Sarah, my son Ken, was 18 when he joined the military, just a year younger than Track, so I can relate to what you are going through. Your firstborn, leaving the nest to join the Army. Those are tough days; you worry about how they are doing during boot camp, how they will adapt. Back in 1995, Ken got orders for Bosnia shortly out of boot camp, and now your Track is heading to Iraq, so I really have walked in your shoes. Ken was 24 when he headed for Iraq and I was terrified every single one of those 384 days he was deployed. You cannot imagine how the war will take over your life when your child is on the front lines. That child that grew for 9 months in your womb now belongs to someone else and he's halfway around the world in harms way.
And Joe, your son Captain Beau Biden is being deployed later this week as far as I can tell. I know about operational security, so the date isn't really important, but he will miss sharing the excitement of the final days of this important presidential campaign. I suspect he's been pretty involved in your campaign and all of that will change with this deployment. I'm sure that you have a close relationship with your son as I did; it's just that way with single parent children.At the age of 39, Beau's a bit older than Ken was when he deployed, and as officers, life in Iraq is a little different. Beau leaves a lovely wife and 2 children at home, Natalie, age 4, and Hunter, age 2. They will miss their daddy terribly. 1 year separated from their daddy is a very long time to little ones like your grandchildren, Joe.
Now that I've shown you how this troop thing is personal, and an experience that we all share, you might see how the occupation in Iraq and the war in Afghanistan loom large in the lives of military families. Some may think our children are "deployable assets" and that they belong to the military, and while that is true, they will always be our little boys. Our sons grew up to serve their country, to stand up when called and we are so proud of the men they grew up to be.
Sarah & Joe, today you are Blue Star Families, those with a loved one serving in the military. On May 30, 2004, my son, Lt Ken Ballard was killed in Iraq and I became a Gold Star Mother. It is not a journey that I wish on anyone.

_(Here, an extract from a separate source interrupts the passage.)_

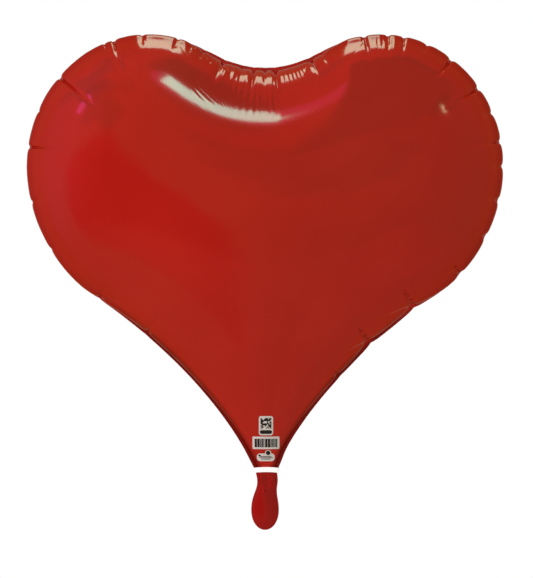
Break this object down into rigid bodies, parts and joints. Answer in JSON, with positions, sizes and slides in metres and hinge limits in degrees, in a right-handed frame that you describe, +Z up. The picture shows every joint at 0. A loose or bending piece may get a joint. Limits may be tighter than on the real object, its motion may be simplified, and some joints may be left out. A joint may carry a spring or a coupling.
{
  "type": "heart-shaped foil balloon",
  "caption": "Filled heart-shaped foil balloon with a welded seam, a neck band and an inflation tail that folds.",
  "frame": {"origin": "middle of the neck, inside the neck band, halfway between the two foil sheets", "axes": "+Z up from the neck to the two lobes, +X to the right seen from the front, front faces -Y"},
  "size_m": [0.522, 0.2404, 0.544],
  "materials": {
    "foil": "metallised film, bright red mirror gloss",
    "foil_tail": "metallised film, bright red, slightly darker where it is slack",
    "valve_film": "clear soft film",
    "band": "white satin ribbon",
    "label": "pale print over the red foil",
    "label_ink": "dark print"
  },
  "bodies": {
    "balloon": {"front_panel": "foil", "back_panel": "foil", "neck_band": "band", "valve_film_front": "valve_film", "valve_film_back": "valve_film", "code_label": "label", "barcode_label": "label", "badge_label": "label"},
    "tail": {"tail_front": "foil_tail", "tail_back": "foil_tail", "valve_tail_front": "valve_film", "valve_tail_back": "valve_film"}
  },
  "joints": [
    {"name": "tail_fold", "type": "hinge", "parent": "balloon", "child": "tail", "pos_m": [0, 0, -0.007], "axis": [1, 0, 0], "range_deg": [-120, 120]}
  ]
}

I don't want either of you to wear a black metal bracelet engraved with your child's name, rank, unit, date & place of death and the words OPERATION IRAQI FREEDOM. I also don't want you to replace that blue star on your service flag with one of gold; I don't want another parent to receive a Gold Star Banner. I don't want you to know the reality of receiving that one knock on the door that will change your life forever. I really don't want you to know what it feels like to be escorted to the airport by your local police department and when you see that jet pull up to the gate and the doors of the cargo department open up to reveal a coffin that contains the remains of your oldest child, covered with a red, white and blue American flag, you know your child has made his last journey home. I don't want you to listen to the mournful notes as TAPS is played by an Army bugler in honor of your son's life. I don't want you to receive a folded flag from a general with the words "on behalf of a grateful nation...", I don't want you to know the emptiness in your heart knowing you will never feel your child's hug, never hear his laugh and never know what heights he might have attained. I don't wish any of this on anyone. Never. Ever.
Sarah & Joe, you both have a unique position as a military parent that very few people in this country understand; please use that experience and make a commitment to all the troops and their families that your administration will stop the shameless treatment of vets. Vow that war will only be used as a solution of last resort. I urge you both, as military parents, during this vice-presidential debate, to commit to ending the war in Iraq, bring the troops home and take care of them when they get here.